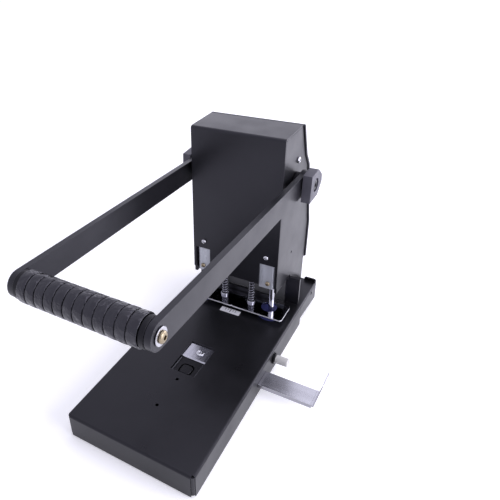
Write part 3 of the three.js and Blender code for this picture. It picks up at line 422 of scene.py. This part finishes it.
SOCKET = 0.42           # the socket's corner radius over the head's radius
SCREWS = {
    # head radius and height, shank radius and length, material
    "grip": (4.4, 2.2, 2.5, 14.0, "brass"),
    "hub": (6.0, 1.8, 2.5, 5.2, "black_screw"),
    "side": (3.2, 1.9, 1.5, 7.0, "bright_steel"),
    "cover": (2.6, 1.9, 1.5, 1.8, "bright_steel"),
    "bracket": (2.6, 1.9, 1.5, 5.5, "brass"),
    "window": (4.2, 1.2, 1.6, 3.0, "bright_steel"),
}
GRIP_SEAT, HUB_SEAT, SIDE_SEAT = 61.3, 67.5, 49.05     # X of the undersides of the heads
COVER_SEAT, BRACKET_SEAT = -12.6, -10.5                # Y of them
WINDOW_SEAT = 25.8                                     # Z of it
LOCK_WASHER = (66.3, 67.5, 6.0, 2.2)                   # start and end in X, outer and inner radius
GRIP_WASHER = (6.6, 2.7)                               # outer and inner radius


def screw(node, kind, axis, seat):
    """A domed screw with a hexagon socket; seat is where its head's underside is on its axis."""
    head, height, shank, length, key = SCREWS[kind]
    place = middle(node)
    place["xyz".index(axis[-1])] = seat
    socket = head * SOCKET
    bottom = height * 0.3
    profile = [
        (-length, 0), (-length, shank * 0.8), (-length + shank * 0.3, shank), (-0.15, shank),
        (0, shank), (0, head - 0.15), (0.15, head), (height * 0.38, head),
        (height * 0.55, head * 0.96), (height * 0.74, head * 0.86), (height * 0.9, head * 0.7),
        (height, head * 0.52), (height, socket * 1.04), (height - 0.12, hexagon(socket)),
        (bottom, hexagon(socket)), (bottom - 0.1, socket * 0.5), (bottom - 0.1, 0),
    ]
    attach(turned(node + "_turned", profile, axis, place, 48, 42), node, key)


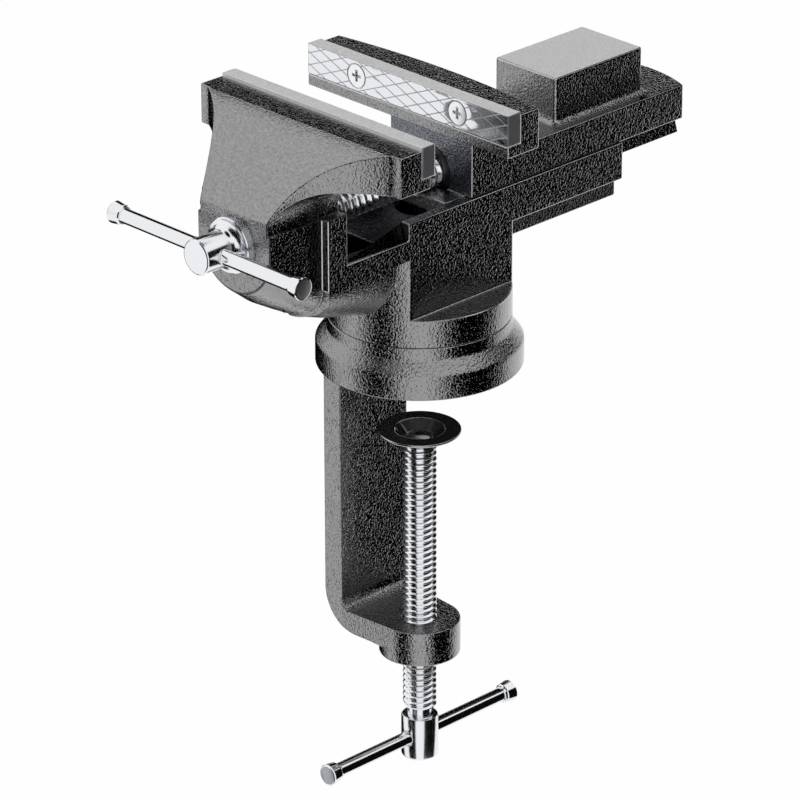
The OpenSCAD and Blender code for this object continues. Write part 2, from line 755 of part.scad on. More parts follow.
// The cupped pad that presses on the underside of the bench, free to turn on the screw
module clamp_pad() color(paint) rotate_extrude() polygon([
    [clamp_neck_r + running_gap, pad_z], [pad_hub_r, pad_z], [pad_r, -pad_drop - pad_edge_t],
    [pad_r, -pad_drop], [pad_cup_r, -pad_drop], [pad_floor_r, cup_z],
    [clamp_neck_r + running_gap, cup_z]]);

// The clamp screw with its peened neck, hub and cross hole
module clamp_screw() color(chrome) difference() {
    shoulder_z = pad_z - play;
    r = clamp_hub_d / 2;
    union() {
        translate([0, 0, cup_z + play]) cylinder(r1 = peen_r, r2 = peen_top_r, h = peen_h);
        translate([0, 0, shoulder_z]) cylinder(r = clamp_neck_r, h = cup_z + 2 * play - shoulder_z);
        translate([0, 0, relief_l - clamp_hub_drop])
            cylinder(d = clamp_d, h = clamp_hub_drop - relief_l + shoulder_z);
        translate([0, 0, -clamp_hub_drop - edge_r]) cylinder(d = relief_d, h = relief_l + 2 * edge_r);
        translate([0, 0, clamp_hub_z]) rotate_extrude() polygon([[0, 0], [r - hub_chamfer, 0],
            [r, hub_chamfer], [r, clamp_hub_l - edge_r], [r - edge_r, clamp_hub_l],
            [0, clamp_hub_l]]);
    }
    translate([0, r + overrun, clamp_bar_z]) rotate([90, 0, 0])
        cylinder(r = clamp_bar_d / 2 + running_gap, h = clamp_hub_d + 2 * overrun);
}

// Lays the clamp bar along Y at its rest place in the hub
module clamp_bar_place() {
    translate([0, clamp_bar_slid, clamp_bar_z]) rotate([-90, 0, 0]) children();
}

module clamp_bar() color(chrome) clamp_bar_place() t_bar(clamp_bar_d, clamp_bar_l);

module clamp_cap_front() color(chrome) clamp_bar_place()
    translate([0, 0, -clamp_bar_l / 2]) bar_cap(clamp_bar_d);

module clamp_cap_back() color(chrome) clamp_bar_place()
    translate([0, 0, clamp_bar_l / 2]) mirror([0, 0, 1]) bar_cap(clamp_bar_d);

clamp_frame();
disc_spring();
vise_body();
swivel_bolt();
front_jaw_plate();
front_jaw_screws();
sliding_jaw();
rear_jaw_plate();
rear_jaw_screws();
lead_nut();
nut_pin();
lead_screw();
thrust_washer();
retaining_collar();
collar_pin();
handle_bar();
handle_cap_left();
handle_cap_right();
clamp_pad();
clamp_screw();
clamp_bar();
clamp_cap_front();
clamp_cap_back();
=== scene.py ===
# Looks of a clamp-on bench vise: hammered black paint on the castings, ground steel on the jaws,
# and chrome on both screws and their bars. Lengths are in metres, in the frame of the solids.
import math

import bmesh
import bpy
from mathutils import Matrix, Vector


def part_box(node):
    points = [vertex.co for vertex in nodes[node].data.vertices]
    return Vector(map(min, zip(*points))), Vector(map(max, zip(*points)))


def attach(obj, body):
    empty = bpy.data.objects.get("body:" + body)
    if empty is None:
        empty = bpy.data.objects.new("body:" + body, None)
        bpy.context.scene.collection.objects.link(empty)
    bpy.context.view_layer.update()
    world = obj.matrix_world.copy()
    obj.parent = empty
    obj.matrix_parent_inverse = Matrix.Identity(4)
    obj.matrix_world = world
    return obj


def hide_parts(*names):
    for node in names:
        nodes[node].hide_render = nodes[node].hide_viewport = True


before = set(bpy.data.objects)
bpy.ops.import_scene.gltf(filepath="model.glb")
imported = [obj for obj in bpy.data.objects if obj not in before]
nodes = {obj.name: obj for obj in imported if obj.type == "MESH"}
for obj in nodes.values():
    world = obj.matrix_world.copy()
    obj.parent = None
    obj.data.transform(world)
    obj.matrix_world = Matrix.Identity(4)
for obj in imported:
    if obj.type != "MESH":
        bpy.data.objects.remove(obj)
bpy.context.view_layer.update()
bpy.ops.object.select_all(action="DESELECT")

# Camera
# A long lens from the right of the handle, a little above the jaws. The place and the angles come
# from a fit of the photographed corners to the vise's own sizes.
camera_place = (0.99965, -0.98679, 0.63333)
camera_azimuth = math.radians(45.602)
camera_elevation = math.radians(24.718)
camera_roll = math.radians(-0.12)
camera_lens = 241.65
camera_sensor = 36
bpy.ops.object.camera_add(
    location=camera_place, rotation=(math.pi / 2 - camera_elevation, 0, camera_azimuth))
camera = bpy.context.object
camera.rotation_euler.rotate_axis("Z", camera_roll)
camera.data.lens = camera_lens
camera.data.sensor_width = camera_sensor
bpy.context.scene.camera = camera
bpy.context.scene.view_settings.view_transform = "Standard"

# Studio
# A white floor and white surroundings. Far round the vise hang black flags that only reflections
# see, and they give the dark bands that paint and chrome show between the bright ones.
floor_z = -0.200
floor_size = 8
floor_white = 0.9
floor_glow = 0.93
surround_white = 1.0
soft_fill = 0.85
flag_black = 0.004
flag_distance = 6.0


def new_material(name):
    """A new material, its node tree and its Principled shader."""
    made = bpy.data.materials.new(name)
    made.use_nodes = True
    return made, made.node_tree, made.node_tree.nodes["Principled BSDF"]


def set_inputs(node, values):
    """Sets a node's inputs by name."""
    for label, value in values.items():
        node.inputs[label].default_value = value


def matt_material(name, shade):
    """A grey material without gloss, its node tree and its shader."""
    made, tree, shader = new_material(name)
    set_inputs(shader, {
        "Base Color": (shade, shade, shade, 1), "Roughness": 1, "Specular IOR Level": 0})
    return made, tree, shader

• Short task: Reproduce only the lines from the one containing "clamp_frame();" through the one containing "points = [vertex.co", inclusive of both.

• Answer for this exercise:
clamp_frame();
disc_spring();
vise_body();
swivel_bolt();
front_jaw_plate();
front_jaw_screws();
sliding_jaw();
rear_jaw_plate();
rear_jaw_screws();
lead_nut();
nut_pin();
lead_screw();
thrust_washer();
retaining_collar();
collar_pin();
handle_bar();
handle_cap_left();
handle_cap_right();
clamp_pad();
clamp_screw();
clamp_bar();
clamp_cap_front();
clamp_cap_back();
=== scene.py ===
# Looks of a clamp-on bench vise: hammered black paint on the castings, ground steel on the jaws,
# and chrome on both screws and their bars. Lengths are in metres, in the frame of the solids.
import math

import bmesh
import bpy
from mathutils import Matrix, Vector


def part_box(node):
    points = [vertex.co for vertex in nodes[node].data.vertices]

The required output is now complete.